- RECORDED DATA
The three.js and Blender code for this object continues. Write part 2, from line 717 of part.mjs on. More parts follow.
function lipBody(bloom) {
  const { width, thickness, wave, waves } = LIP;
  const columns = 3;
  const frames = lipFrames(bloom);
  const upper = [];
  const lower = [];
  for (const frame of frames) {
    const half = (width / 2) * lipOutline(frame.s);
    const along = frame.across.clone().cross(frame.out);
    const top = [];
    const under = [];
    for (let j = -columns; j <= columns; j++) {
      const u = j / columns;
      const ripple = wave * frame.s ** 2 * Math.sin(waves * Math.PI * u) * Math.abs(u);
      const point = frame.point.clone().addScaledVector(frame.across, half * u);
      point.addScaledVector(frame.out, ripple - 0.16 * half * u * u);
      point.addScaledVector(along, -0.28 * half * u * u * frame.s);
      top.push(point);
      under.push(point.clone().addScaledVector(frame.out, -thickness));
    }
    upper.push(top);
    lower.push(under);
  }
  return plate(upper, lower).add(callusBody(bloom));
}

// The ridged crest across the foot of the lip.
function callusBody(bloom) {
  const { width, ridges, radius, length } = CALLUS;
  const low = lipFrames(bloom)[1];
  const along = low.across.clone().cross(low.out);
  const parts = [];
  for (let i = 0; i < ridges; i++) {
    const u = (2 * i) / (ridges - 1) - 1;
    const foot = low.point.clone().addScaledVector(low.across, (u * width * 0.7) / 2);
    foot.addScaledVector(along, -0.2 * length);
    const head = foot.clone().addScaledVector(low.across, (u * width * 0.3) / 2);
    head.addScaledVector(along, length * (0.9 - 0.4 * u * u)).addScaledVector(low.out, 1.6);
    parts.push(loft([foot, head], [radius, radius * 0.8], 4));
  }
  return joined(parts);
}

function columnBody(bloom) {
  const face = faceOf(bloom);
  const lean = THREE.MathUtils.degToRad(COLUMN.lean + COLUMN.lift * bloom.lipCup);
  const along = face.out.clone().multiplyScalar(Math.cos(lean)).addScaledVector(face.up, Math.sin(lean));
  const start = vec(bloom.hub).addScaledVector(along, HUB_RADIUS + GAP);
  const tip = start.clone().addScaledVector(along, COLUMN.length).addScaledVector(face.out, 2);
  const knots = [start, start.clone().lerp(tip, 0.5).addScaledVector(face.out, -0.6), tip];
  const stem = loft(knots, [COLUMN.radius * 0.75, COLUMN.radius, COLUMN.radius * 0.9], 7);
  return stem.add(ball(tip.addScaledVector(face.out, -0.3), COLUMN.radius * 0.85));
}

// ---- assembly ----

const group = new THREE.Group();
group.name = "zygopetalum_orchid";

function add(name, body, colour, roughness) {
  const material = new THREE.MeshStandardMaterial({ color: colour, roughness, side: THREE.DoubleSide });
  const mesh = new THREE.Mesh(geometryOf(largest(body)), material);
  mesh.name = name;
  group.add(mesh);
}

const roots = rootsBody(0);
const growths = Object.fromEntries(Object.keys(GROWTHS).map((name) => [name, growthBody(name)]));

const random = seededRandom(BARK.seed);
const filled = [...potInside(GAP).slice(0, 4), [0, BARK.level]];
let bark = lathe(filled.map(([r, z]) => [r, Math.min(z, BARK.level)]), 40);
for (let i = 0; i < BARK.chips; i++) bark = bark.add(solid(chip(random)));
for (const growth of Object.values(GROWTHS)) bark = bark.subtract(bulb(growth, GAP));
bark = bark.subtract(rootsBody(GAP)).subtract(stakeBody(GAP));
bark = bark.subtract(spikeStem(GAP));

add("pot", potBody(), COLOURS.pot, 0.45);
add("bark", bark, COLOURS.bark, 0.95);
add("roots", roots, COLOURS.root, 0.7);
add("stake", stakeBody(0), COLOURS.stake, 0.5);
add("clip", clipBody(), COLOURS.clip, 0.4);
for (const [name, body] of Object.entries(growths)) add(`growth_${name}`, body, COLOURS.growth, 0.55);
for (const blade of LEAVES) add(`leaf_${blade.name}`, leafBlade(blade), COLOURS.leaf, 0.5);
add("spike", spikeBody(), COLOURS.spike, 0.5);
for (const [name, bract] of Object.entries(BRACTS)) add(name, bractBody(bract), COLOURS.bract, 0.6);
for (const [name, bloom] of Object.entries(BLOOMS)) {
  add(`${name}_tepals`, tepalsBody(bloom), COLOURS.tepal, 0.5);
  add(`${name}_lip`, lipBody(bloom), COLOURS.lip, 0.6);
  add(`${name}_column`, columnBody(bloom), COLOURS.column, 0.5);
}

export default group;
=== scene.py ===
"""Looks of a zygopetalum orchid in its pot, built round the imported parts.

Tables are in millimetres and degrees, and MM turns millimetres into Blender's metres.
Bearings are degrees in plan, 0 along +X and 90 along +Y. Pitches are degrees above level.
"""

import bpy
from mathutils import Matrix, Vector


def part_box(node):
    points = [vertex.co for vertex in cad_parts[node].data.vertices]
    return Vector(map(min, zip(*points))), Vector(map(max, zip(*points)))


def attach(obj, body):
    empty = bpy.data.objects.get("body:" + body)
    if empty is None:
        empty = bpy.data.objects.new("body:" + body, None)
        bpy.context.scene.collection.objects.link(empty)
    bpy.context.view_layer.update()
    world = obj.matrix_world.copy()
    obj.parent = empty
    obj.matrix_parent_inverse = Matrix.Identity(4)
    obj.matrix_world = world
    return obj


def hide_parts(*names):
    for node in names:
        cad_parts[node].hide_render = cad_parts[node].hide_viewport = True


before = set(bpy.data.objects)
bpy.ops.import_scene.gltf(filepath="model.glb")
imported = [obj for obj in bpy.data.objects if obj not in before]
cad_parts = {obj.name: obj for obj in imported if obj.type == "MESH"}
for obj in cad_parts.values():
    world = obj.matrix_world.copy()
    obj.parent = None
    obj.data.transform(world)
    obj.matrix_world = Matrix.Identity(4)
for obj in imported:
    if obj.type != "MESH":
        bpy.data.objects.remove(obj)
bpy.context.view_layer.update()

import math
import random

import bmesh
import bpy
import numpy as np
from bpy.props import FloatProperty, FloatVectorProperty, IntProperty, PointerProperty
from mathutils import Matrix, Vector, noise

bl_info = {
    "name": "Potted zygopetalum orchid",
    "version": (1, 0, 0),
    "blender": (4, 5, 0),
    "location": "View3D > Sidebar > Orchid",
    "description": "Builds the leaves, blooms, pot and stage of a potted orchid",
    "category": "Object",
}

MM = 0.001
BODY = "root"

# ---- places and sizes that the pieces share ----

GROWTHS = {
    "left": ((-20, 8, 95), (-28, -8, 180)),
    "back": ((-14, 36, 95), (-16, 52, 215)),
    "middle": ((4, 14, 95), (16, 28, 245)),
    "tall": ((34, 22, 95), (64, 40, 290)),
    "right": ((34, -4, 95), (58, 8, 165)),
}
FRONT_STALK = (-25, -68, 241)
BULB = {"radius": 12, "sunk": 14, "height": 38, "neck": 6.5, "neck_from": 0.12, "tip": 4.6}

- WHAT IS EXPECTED
Extract and output the part that opens with the line containing "potBody(), COLOURS.pot, 0.45);" and closes with the line containing "before = set(bpy.data.objects)", unchanged, ends included.

- EXERCISE SOLUTION
add("pot", potBody(), COLOURS.pot, 0.45);
add("bark", bark, COLOURS.bark, 0.95);
add("roots", roots, COLOURS.root, 0.7);
add("stake", stakeBody(0), COLOURS.stake, 0.5);
add("clip", clipBody(), COLOURS.clip, 0.4);
for (const [name, body] of Object.entries(growths)) add(`growth_${name}`, body, COLOURS.growth, 0.55);
for (const blade of LEAVES) add(`leaf_${blade.name}`, leafBlade(blade), COLOURS.leaf, 0.5);
add("spike", spikeBody(), COLOURS.spike, 0.5);
for (const [name, bract] of Object.entries(BRACTS)) add(name, bractBody(bract), COLOURS.bract, 0.6);
for (const [name, bloom] of Object.entries(BLOOMS)) {
  add(`${name}_tepals`, tepalsBody(bloom), COLOURS.tepal, 0.5);
  add(`${name}_lip`, lipBody(bloom), COLOURS.lip, 0.6);
  add(`${name}_column`, columnBody(bloom), COLOURS.column, 0.5);
}

export default group;
=== scene.py ===
"""Looks of a zygopetalum orchid in its pot, built round the imported parts.

Tables are in millimetres and degrees, and MM turns millimetres into Blender's metres.
Bearings are degrees in plan, 0 along +X and 90 along +Y. Pitches are degrees above level.
"""

import bpy
from mathutils import Matrix, Vector


def part_box(node):
    points = [vertex.co for vertex in cad_parts[node].data.vertices]
    return Vector(map(min, zip(*points))), Vector(map(max, zip(*points)))


def attach(obj, body):
    empty = bpy.data.objects.get("body:" + body)
    if empty is None:
        empty = bpy.data.objects.new("body:" + body, None)
        bpy.context.scene.collection.objects.link(empty)
    bpy.context.view_layer.update()
    world = obj.matrix_world.copy()
    obj.parent = empty
    obj.matrix_parent_inverse = Matrix.Identity(4)
    obj.matrix_world = world
    return obj


def hide_parts(*names):
    for node in names:
        cad_parts[node].hide_render = cad_parts[node].hide_viewport = True


before = set(bpy.data.objects)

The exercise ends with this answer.